— RAW DATA —
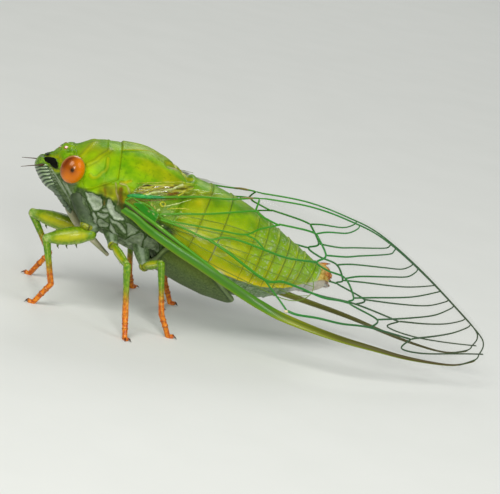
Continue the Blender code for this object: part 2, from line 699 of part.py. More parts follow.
def make_body(parts, helpers):
    nodes = {}
    eyeSockets = []
    for side, word in ((-1, "left"), (1, "right")):
        centre = (eyeCentre[0], eyeCentre[1] * side, eyeCentre[2])
        nodes["eye_" + word] = (ball("eye_" + word, centre, eyeRadii, parts), "amber")
        eyeSockets.append(ball("socket_" + word, centre, eyeRadii, helpers, grow=gap))
    grownFace = face_front("grown_face", helpers, grow=gap)
    grownHead = body_length("grown_head", 0, neckRib, helpers, grow=gap, stretch=gap / 2)
    grownBody = body_length("grown_body", 0, lastRib, helpers, grow=gap, stretch=gap)

    capsule = body_length("head", 0, neckRib, parts, stretch=-gap / 2)
    beads = [ball("small_eye", centre, (smallEyeRadius,) * 3, parts, rings=5) for centre in smallEyes]
    nodes["head"] = (join([capsule, face_front("face", parts), *beads]), "lime")
    cut(nodes["head"][0], eyeSockets)

    nodes["pronotum"] = (body_length("pronotum", neckRib, collarRib, parts, stretch=-gap / 2), "lime")
    cut(nodes["pronotum"][0], eyeSockets + [grownFace])
    thorax = body_length("mesothorax", collarRib, waistRib, parts, stretch=-gap / 2)
    arms = [tube("arm", path, (crossRadius,) * 3, parts) for path in crossArms]
    nodes["mesothorax"] = (join([thorax, *arms]), "lime")
    nodes["abdomen"] = (ringed_abdomen("abdomen", parts), "lime")
    grownThorax = body_length("grown_thorax", collarRib, waistRib, helpers, grow=gap, stretch=gap / 2)
    cut(nodes["abdomen"][0], [grownThorax])
    tip = body_length("abdomen_tip", tailRib, lastRib, parts, stretch=-gap / 2)
    thorns = [spike("thorn", root, point, radius, parts) for root, point, radius in tailSpikes]
    nodes["abdomen_tip"] = (join([tip, *thorns]), "tail")

    beak = tube("rostrum", beakPath, beakRadii, parts)
    cut(beak, [grownHead, grownFace, grownBody])
    nodes["rostrum"] = (beak, "belly")
    for side, word in ((-1, "left"), (1, "right")):
        feeler = tube("antenna_" + word, mirrored(antennaPath, side), antennaRadii, parts)
        cut(feeler, [grownHead, grownFace])
        nodes["antenna_" + word] = (feeler, "bristle")
        plate = sheet("operculum_" + word, platePlan, plate_place(side), plateThickness, 1.2, parts)
        cut(plate, [grownBody])
        nodes["operculum_" + word] = (plate, "belly")
        fore = sheet(
            "forewing_" + word, foreWingOutline, fore_wing_place(side), wingThickness, 1.4, parts,
            veins=fore_wing_veins(),
        )
        cut(fore, [grownBody])
        nodes["forewing_" + word] = (fore, "wing")
        hind = sheet(
            "hindwing_" + word, hindWingOutline, hind_wing_place(side), wingThickness, 1.5, parts,
            veins=hindWingVeins.values(),
        )
        cut(hind, [grownBody])
        nodes["hindwing_" + word] = (hind, "wing")
    return nodes, grownBody


def make_legs(parts, helpers, grownBody):
    nodes = {}
    floor = mesh_object("floor", *box_shape((-20, -30, -5), (70, 30, 0)), helpers)
    for leg, (hip, hipEnd, knee, ankle, toe) in legJoints.items():
        pair = leg.split("_")[0]
        hipTop = to_floor_axes(hip)
        coxaPath = [tuple(hipTop), tuple((hipTop + Vector(hipEnd)) / 2), hipEnd]
        coxa = tube("coxa_" + leg, coxaPath, coxaRadii[pair], parts)
        grownCoxa = tube("grown_coxa_" + leg, coxaPath, coxaRadii[pair], helpers, grow=gap)
        cut(coxa, [grownBody])
        nodes[coxa.name] = (coxa, "belly")

        thigh = [hipEnd, between(hipEnd, knee, 0.35), between(hipEnd, knee, 0.7), knee]
        femur = tube("femur_" + leg, thigh, femurRadii[pair], parts)
        if pair == "front":
            femur = join([femur, *thigh_spikes(hipEnd, knee, parts)])
        grownFemur = tube("grown_femur_" + leg, thigh, femurRadii[pair], helpers, grow=gap)
        cut(femur, [grownCoxa])
        nodes[femur.name] = (femur, "leg")

        shin = tube("shin_" + leg, [knee, between(knee, ankle, 0.5), ankle], shinRadii[pair], parts)
        footEnd = (toe[0], toe[1], toeLift)
        footSole = between(ankle, footEnd, 1.0 - soleLength / math.dist(ankle, footEnd))
        footSole = (footSole[0], footSole[1], toeLift)
        foot = tube("foot", [ankle, between(ankle, footSole, 0.6), footSole, footEnd], toeRadii, parts)
        shin = join([shin, foot, *claws(footSole, footEnd, parts), *shin_spikes(pair, knee, ankle, parts)])
        cut(shin, [grownFemur, floor])
        nodes[shin.name] = (shin, "leg")
    return nodes


def thigh_spikes(start, end, parts):
    """Thorns under a front thigh."""
    for share, long in thighSpikes:
        root = Vector(between(start, end, share)) - Vector((0, 0, 0.35))
        yield spike("thorn", root, root + Vector((0.15, 0, -0.45 - long)), spikeRadius, parts)


def shin_spikes(pair, knee, ankle, parts):
    """Thorns along a hind shin, on its rear side by turns in and out."""
    if pair != "hind":
        return
    for k, (share, long) in enumerate(shinSpikes):
        root = Vector(between(knee, ankle, share))
        aside = Vector((0.8, 0.6 * (-1) ** k, -0.5)).normalized()
        yield spike("thorn", root, root + aside * (long + 0.25), spikeRadius * 0.8, parts)


def claws(sole, end, parts):
    """The pair of claws at the end of a foot."""
    along = (Vector(end) - Vector(sole)).normalized()
    across = Vector((-along.y, along.x, 0))
    for side in (-1, 1):
        root = Vector(end) - along * 0.15 + across * side * 0.08
        tip = root + along * (clawLength + 0.15) + across * side * clawSpread
        yield spike("claw", root, (tip.x, tip.y, clawHeight), clawRadius, parts)


def between(a, b, share):
    return tuple(p + (q - p) * share for p, q in zip(a, b))


def box_shape(low, high):
    points = [(x, y, z) for x in (low[0], high[0]) for y in (low[1], high[1]) for z in (low[2], high[2])]
    faces = [(0, 1, 3, 2), (4, 6, 7, 5), (0, 4, 5, 1), (2, 3, 7, 6), (0, 2, 6, 4), (1, 5, 7, 3)]
    return points, faces


def main():
    clear_scene()
    parts = new_collection("cicada")
    helpers = new_collection("cutters")
    bodyAxes = bpy.data.objects.new("body_axes", None)
    parts.objects.link(bodyAxes)
    bodyNodes, grownBody = make_body(parts, helpers)
    bodyAxes.rotation_euler = body_turn().to_euler()
    bodyAxes.location = (0, 0, headHeight * millimetre)
    for node, look in bodyNodes.values():
        node.parent = bodyAxes
        finish(node, look)
    grownBody.parent = bodyAxes
    bpy.context.view_layer.update()
    legNodes = make_legs(parts, helpers, grownBody)
    for node, look in legNodes.values():
        finish(node, look)
    bpy.context.view_layer.update()
    centre_over_origin([node for node, _ in (*bodyNodes.values(), *legNodes.values())], bodyAxes)
    for helper in helpers.objects:
        helper.hide_render = True
        helper.display_type = "WIRE"


def centre_over_origin(nodes, bodyAxes):
    """Moves everything so that the middle of its floor rectangle is the origin."""
    spots = np.array([node.matrix_world @ v.co for node in nodes for v in node.data.vertices])
    middle = (spots.min(axis=0) + spots.max(axis=0)) / 2
    stand = bpy.data.objects.new("stance", None)
    bodyAxes.users_collection[0].objects.link(stand)
    stand.location = (-middle[0], -middle[1], 0)
    bodyAxes.parent = stand
    for node in nodes:
        if node.parent is None:
            node.parent = stand


main()
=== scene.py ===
# The looks of a green cicada that stands on its six feet with folded wings.
# Shapes are in millimetres in the body's own axes (x to the tail, z to the back) until a mesh is made.
import json
import math

import bpy
import numpy as np
from mathutils import Matrix, Vector

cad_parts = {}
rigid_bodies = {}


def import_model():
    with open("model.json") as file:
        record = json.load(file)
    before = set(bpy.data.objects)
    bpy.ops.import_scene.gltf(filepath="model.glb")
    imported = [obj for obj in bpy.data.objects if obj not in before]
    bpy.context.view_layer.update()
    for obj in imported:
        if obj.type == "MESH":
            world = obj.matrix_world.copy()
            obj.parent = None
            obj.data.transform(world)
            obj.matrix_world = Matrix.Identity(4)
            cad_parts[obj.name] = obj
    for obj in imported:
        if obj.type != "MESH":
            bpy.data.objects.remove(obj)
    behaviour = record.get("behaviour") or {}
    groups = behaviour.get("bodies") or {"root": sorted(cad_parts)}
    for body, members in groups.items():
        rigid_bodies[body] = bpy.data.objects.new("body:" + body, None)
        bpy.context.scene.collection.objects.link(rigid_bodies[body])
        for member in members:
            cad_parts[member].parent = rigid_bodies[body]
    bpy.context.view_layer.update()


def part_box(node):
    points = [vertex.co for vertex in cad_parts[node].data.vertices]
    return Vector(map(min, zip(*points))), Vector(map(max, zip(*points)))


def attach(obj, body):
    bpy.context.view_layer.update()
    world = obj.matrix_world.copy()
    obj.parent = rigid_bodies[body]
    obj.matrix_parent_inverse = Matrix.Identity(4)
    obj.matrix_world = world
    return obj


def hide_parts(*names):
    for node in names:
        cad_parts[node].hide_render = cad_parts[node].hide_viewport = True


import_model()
millimetre = 0.001
rng = np.random.default_rng(7)
bothSides = (("left", -1), ("right", 1))

stance = {
    "pitch": 10.0,  # degrees, the head is held higher than the tail
    "lean": -5.0,
    "headHeight": 13.4,
    "eye": (3.45, 4.05, 1.28),
}
bodyTurn = np.array(
    Matrix.Rotation(math.radians(stance["pitch"]), 3, "Y")
    @ Matrix.Rotation(math.radians(stance["lean"]), 3, "X"))
lowCorner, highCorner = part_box("eye_left")
eyeInWorld = np.array((lowCorner + highCorner) / 2) / millimetre
nearEye = np.array(stance["eye"]) * (1, -1, 1)
floorShift = eyeInWorld - bodyTurn @ nearEye - (0, 0, stance["headHeight"])


def fromBody(points):  # body's axes to world, in metres
    return (np.asarray(points) @ bodyTurn.T + (0, 0, stance["headHeight"]) + floorShift) * millimetre


def fromFloor(points):  # the unshifted floor axes of the legs to world, in metres
    return (np.asarray(points) + floorShift) * millimetre


def onFloor(points):  # like fromFloor, pressed flat where the floor is
    pressed = np.array(points, float)
    pressed[..., 2] = np.maximum(pressed[..., 2], 0.0)
    return fromFloor(pressed)


def toFloor(points):  # body's axes to the unshifted floor axes
    return np.asarray(points) @ bodyTurn.T + (0, 0, stance["headHeight"])


def smoothStep(low, high, value):
    t = np.clip((np.asarray(value, float) - low) / (high - low), 0, 1)
    return t * t * (3 - 2 * t)


def fade(low, high, value):
    return 1 - smoothStep(low, high, value)


def within(value, low, lowFull, highFull, high):  # 1 between two soft limits
    return smoothStep(low, lowFull, value) * fade(highFull, high, value)


def bell(distance, width):
    return np.exp(-(distance / width) ** 2)


def unit(value):  # kept between 0 and 1
    return np.clip(value, 0, 1)


def lookUp(at, table):  # straight lines between the rows of a table
    return np.interp(at, *zip(*table))


def fromSpot(points, spot):
    return np.linalg.norm(points - spot, axis=-1)


def degreesFrom(middle, turns):
    return np.abs((np.degrees(turns) - middle + 180) % 360 - 180)[None]


def aroundCircle(count):
    return np.linspace(0, 2 * math.pi, count, endpoint=False)


def curveAt(points, t):  # a smooth curve through rows of numbers; whole numbers are the rows
    points = np.asarray(points, float)
    t = np.clip(np.asarray(t, float), 0, len(points) - 1)
    k = np.minimum(t.astype(int), len(points) - 2)
    f = (t - k)[..., None]
    a, b, c, d = (points[np.clip(k + n, 0, len(points) - 1)] for n in (-1, 0, 1, 2))
    return 0.5 * (2 * b + (c - a) * f + (2 * a - 5 * b + 4 * c - d) * f ** 2 + (3 * b - a - 3 * c + d) * f ** 3)


def lengthsAlong(points):
    return np.concatenate([[0], np.cumsum(np.linalg.norm(np.diff(points, axis=0), axis=1))])


def resample(fine, run, at):
    return np.stack([np.interp(at, run, column) for column in fine.T], axis=1)


def evenly(points, spacing):  # points of the curve, about the spacing apart
    fine = curveAt(points, np.linspace(0, len(points) - 1, 40 * len(points)))
    run = lengthsAlong(fine)
    return resample(fine, run, np.linspace(0, run[-1], max(2, int(round(run[-1] / spacing)) + 1)))


def closedCurve(points, count):
    points = np.asarray(points, float)
    looped = np.concatenate([points[-1:], points, points[:2]])
    fine = curveAt(looped, np.linspace(1, len(points) + 1, 60 * len(points)))
    run = lengthsAlong(fine)
    return resample(fine, run, np.linspace(0, run[-1], count, endpoint=False))


def awayFrom(points, path):  # distance from points to a line of straight pieces
    points, path = np.asarray(points, float), np.asarray(path, float)
    nearest = np.full(points.shape[:-1], 1e9)
    for a, b in zip(path[:-1], path[1:]):
        span = b - a
        share = np.clip(((points - a) @ span) / max(span @ span, 1e-12), 0, 1)
        nearest = np.minimum(nearest, np.linalg.norm(points - a - share[..., None] * span, axis=-1))
    return nearest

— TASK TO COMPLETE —
In the listing above, find the line with "spots = np.array([node.matrix_world" and the line with "cad_parts[obj.name] = obj". Output those two lines and every line between them, exactly as written.

— RESULT OF THE TASK —
    spots = np.array([node.matrix_world @ v.co for node in nodes for v in node.data.vertices])
    middle = (spots.min(axis=0) + spots.max(axis=0)) / 2
    stand = bpy.data.objects.new("stance", None)
    bodyAxes.users_collection[0].objects.link(stand)
    stand.location = (-middle[0], -middle[1], 0)
    bodyAxes.parent = stand
    for node in nodes:
        if node.parent is None:
            node.parent = stand


main()
=== scene.py ===
# The looks of a green cicada that stands on its six feet with folded wings.
# Shapes are in millimetres in the body's own axes (x to the tail, z to the back) until a mesh is made.
import json
import math

import bpy
import numpy as np
from mathutils import Matrix, Vector

cad_parts = {}
rigid_bodies = {}


def import_model():
    with open("model.json") as file:
        record = json.load(file)
    before = set(bpy.data.objects)
    bpy.ops.import_scene.gltf(filepath="model.glb")
    imported = [obj for obj in bpy.data.objects if obj not in before]
    bpy.context.view_layer.update()
    for obj in imported:
        if obj.type == "MESH":
            world = obj.matrix_world.copy()
            obj.parent = None
            obj.data.transform(world)
            obj.matrix_world = Matrix.Identity(4)
            cad_parts[obj.name] = obj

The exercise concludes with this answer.